もはや後ろ盾も大義名分も失った義仲に、もはや手立てはありません。**今井兼平(いまい かねひら)**が守る瀬田方面へ逃走を図りますが、部下は次々と討たれ、残るは数騎のみ。

その数騎の中に、義仲の愛妾であり、**剛勇の女武者**として名高い**巴御前(ともえ ごぜん)**がいました。最後まで付き従う巴御前に対し、義仲は**「最期を女性と共に迎えたとあっては、武門の恥になる」**と、巴御前との**悲しい別れ**を決断します。

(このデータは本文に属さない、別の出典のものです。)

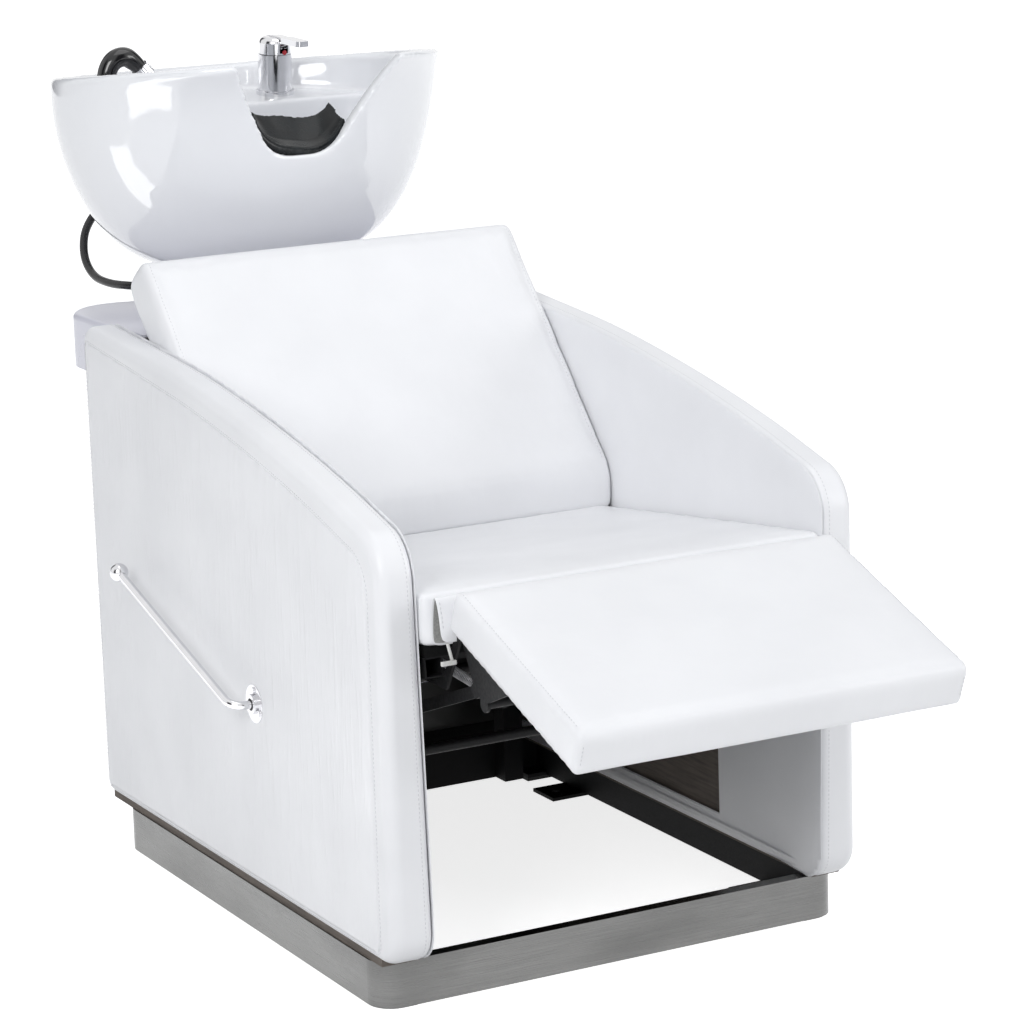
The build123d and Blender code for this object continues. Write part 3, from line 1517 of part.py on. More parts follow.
with BuildPart() as neck_rest:
    with BuildSketch(Plane.XZ.offset(-neck_front_y)):
        add(neck_band(neck_lip))
    with BuildSketch(Plane.XZ.offset(-neck_front_y - neck_length)):
        add(neck_band(neck_rise))
    loft(ruled=True)
save(neck_rest, "neck_rest")


# Mixer: body on the deck, turret that swivels, lever that lifts
with BuildPart() as mixer_body:
    with BuildSketch(mixer_base_plane):
        Circle(mixer_base_radius)
    extrude(amount=mixer_base_height)
    with BuildSketch(mixer_base_plane.offset(mixer_base_height)):
        Circle(mixer_radius)
    extrude(amount=mixer_body_height)
save(mixer_body, "mixer_body")

with BuildPart() as mixer_shank:
    with BuildSketch(mixer_base_plane):
        Circle(mixer_shank_radius)
    extrude(amount=-mixer_shank_length)
    with BuildSketch(mixer_base_plane.offset(-deck_thickness)):
        Circle(mixer_nut_radius)
    extrude(amount=-mixer_nut_height)
save(mixer_shank, "mixer_shank")

with BuildPart() as supply_tails:
    with BuildSketch(mixer_base_plane.offset(-mixer_shank_length)):
        with Locations((-tail_spacing / 2, 0), (tail_spacing / 2, 0)):
            Circle(tail_radius)
    extrude(amount=-tail_length)
save(supply_tails, "supply_tails")

turret_plane = mixer_plane.offset(mixer_base_height + mixer_body_height + body_gap)
handle_plane = turret_plane.offset(handle_pivot_height)
handle_side = Plane(origin=handle_plane.origin, x_dir=-handle_plane.y_dir, z_dir=-handle_plane.x_dir)
with BuildPart() as mixer_turret:
    with BuildSketch(turret_plane):
        Circle(mixer_turret_radius)
    extrude(amount=mixer_turret_height)
    fillet(mixer_turret.faces().sort_by(Axis.Z)[-1].edges(), radius=mixer_dome_radius)
    with BuildSketch(handle_side.offset(-handle_slot / 2 - body_gap)):
        Circle(handle_hub_radius + body_gap)
        Rectangle(mixer_turret_radius + overrun, handle_hub_radius + body_gap,
                  align=(Align.MIN, Align.MIN))
        Rectangle(mixer_turret_radius + overrun, handle_hub_radius + body_gap,
                  align=(Align.MIN, Align.MAX))
        Rectangle(2 * (handle_hub_radius + body_gap), mixer_turret_height,
                  align=(Align.CENTER, Align.MIN))
    extrude(amount=handle_slot + 2 * body_gap, mode=Mode.SUBTRACT)
    with BuildSketch(handle_side.offset(-handle_slot)):
        Circle(handle_pin_radius)
    extrude(amount=2 * handle_slot)
save(mixer_turret, "mixer_turret")

with BuildPart() as mixer_handle:
    with BuildSketch(handle_side.offset(-handle_slot / 2)):
        Circle(handle_hub_radius)
        with Locations((0, handle_hub_radius - handle_thickness)):
            Rectangle(handle_reach, handle_thickness, align=(Align.MIN, Align.MIN))
    extrude(amount=handle_slot)
    paddle_from = mixer_turret_radius + body_gap
    with BuildSketch(handle_plane.offset(handle_hub_radius - handle_thickness)):
        with Locations((0, -(paddle_from + handle_reach) / 2)):
            RectangleRounded(handle_width, handle_reach - paddle_from, handle_width / 3)
    extrude(amount=handle_thickness)
    with BuildSketch(handle_side.offset(-handle_slot)):
        Circle(handle_pin_radius + handle_pin_play)
    extrude(amount=2 * handle_slot, mode=Mode.SUBTRACT)
save(mixer_handle, "mixer_handle")

dot_plane = Plane(
    origin=turret_plane.from_local_coords((0, -mixer_turret_radius, handle_pivot_height / 4)),
    x_dir=turret_plane.x_dir,
    z_dir=-turret_plane.y_dir,
)
with BuildPart() as mixer_dot:
    with BuildSketch(dot_plane):
        Circle(dot_radius)
    extrude(amount=dot_height)
save(mixer_dot, "mixer_dot")


# Hand shower standing in its holder, with the hose below
with BuildPart() as shower_holder:
    with BuildSketch(holder_plane):
        Circle(holder_radius)
    extrude(amount=holder_height)
    with BuildSketch(holder_plane):
        Circle(holder_shank_radius)
    extrude(amount=-holder_shank_length)
    with BuildSketch(holder_plane.offset(-deck_thickness)):
        Circle(holder_nut_radius)
    extrude(amount=-mixer_nut_height)
    with BuildSketch(holder_plane.offset(holder_height)):
        Circle(holder_bore)
    extrude(amount=-holder_height - shower_tail_length, mode=Mode.SUBTRACT)
save(shower_holder, "shower_holder")

shower_plane = holder_plane.offset(holder_height + body_gap)
with BuildPart() as shower_collar:
    with BuildSketch(shower_plane):
        Circle(shower_collar_radius)
    extrude(amount=shower_collar_height)
    with BuildSketch(shower_plane):
        Circle(holder_bore - running_fit)
    extrude(amount=-shower_tail_length)
save(shower_collar, "shower_collar")

arch_plane = Plane(origin=shower_plane.origin, x_dir=shower_plane.x_dir, z_dir=-shower_plane.y_dir)
arch_points = [arch_plane.from_local_coords((x, z, 0)) for x, z in shower_arch]
head_way = (arch_points[-1] - arch_points[-2]).normalized()
with BuildPart() as hand_shower:
    with BuildLine() as arch:
        FilletPolyline(*arch_points, radius=shower_arch_radii)
    with BuildSketch(shower_plane.offset(shower_collar_height)):
        Circle(shower_grip_radius)
    sweep(path=arch.wire())
    head_plane = Plane(origin=arch_points[-1], x_dir=shower_plane.y_dir, z_dir=head_way)
    with BuildSketch(head_plane):
        Circle(shower_grip_radius)
    with BuildSketch(head_plane.offset(shower_head_height)):
        Circle(shower_head_radius)
    loft()
save(hand_shower, "hand_shower")

with BuildPart() as shower_face:
    with BuildSketch(head_plane.offset(shower_head_height)):
        Circle(shower_head_radius - shower_face_height)
    extrude(amount=shower_face_height)
save(shower_face, "shower_face")


# Hose from the holder's shank to the elbow on the cap
def hose_radii(points):
    """Each corner's radius: as large as the shorter of its two runs allows."""
    radii = []
    for before, here, after in zip(points, points[1:], points[2:]):
        first = Vector(*here) - Vector(*before)
        second = Vector(*after) - Vector(*here)
        half_turn = math.radians(first.get_angle(second)) / 2
        radii.append(hose_share * min(first.length, second.length) / math.tan(half_turn))
    return radii


radii = hose_radii(hose_route)
with BuildPart() as shower_hose:
    with BuildLine() as hose_path:
        FilletPolyline(*hose_route, radius=radii)
    with BuildSketch(Plane(origin=hose_path.wire() @ 0, z_dir=hose_path.wire() % 0)):
        Circle(hose_radius)
    sweep(path=hose_path.wire())
save(shower_hose, "shower_hose")
hose_length = hose_path.wire().length
print("hose length", round(hose_length, 1), "radii", [round(radius, 1) for radius in radii])
print("hose volume", round(shower_hose.part.volume), "section times length",
      round(math.pi * hose_radius ** 2 * hose_length))
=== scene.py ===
import math

import bmesh
import bpy
from mathutils import Matrix, Vector, noise
from mathutils.bvhtree import BVHTree


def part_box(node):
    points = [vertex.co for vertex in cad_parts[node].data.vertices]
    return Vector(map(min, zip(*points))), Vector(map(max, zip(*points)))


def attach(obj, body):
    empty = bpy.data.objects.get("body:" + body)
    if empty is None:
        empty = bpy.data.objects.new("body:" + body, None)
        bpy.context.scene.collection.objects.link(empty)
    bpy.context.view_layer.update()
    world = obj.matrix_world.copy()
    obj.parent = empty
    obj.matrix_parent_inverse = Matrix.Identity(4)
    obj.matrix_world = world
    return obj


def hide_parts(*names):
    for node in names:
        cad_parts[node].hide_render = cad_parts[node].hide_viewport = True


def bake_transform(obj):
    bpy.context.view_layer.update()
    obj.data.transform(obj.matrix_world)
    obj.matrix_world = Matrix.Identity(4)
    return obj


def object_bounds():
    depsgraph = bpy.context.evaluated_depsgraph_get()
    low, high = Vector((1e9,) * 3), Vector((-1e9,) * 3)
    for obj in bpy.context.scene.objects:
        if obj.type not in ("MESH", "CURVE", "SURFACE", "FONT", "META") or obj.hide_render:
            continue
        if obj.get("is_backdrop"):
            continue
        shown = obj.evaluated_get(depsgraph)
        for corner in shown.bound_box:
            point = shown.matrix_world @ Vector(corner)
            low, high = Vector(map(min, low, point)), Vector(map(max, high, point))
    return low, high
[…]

巴御前は別れ際、**源氏の屈強な武将二人**の首をへし折って**最後の忠義**を示したと伝えられています。その後の行方は定かではありませんが、伝説の女武者として今も語り継がれています。

🏹 粟津(あわづ)の松原で散る

義仲は今井兼平と共に、大津市の**粟津(あわづ)の松原**へ落ち延びます。自害しようとしますが、馬が**泥沼に足を取られた一瞬**、源氏の放った**矢**に射られて壮絶な最期を遂げます。それを見た兼平も、刀を口に咥えて馬から飛び降り自害。主従の絆を示す壮絶な最期でした。

🤔 【歴史考察】木曽義仲が「半年で滅亡」した最大の敗因

入京して「朝日大将軍」と絶頂を極めてから、わずか半年での滅亡。まるで**平家物語の「盛者必衰(じょうしゃひっすい)の理」**を体現したような生涯でした。

🔴 義仲の致命的な欠点

義仲の最大の敗因は、**朝廷や京の貴族社会を理解し、渡り合える「ブレイン(頭脳)」がいなかったこと**に尽きます。

  • 義仲は**戦場で勝利する力**はありましたが、**京で政(まつりごと)を治める力**を持っていませんでした。
  • 結果、**後白河法皇との関係構築に失敗**し、法皇を幽閉するという**最悪の選択**をしてしまいました。
  • もし、頼朝のように朝廷との関係を円滑に進める側近がいて、法皇と良い関係を築けていれば、東の頼朝にとって義仲は**真の脅威**となり得たでしょう。

しかし、義仲の軍団は純粋な**坂東武者**であり、京の公家文化や政治を軽視していた可能性もあります。義仲の**武力と素朴さ**は、彼を英雄にしましたが、同時に**滅亡へと導いた致命的な欠点**でもあったのです。